Introductory Evaluation of the Swedish RealSpeak System

The development of different text-to-speech systems have evolved massively the last decade and new techniques have been introduced that have taken the technology further. Lenout& Hauspies RealSpeak is a diphone-concatenation system with automatic unit selection. What differs it most from other systems is that it uses raw speech as output. It also does not only have one instance of each diphone, it uses quite a large speech corpus, which contains hundreds of instances. Given a phoneme stream and a target prosody for an utterance, it selects an optimum set of acoustic units which best match the target specification. After working with the Swedish system there are a lot of subjective conclusions made, but an investigation about the bugs of the system and an analysis can help us to understand some of the problems with a natural sounding synthesis and maybe give some clues on how to deal with them.
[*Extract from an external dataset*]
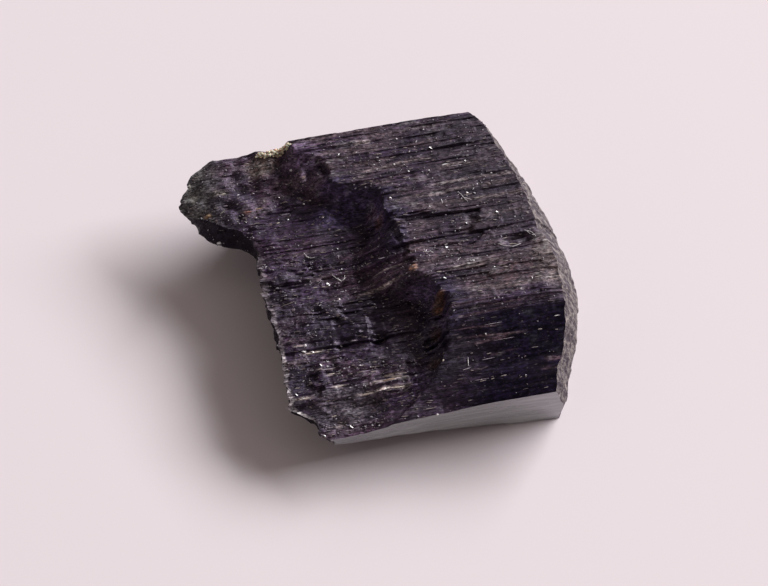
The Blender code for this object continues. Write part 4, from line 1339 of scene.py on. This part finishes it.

This article will deal with: - How does the Swedish Realspeak system perform? - What parts does it not handle well and why? - Is this technology something to build on for future text-to-speech systems and how in that case? An evaluation is needed since the technology used is far from perfect, but maybe the best so far. This also means that building new systems from this technological platform might give us an even more natural sounding synthesis, which is needed for a lot of applications. Tests will be based on subjective ratings from the demo at www.lhsl.com/realspeak and spectrogram analysis using Wavesurfer and Praat. Spectrograms can be found in the appendix.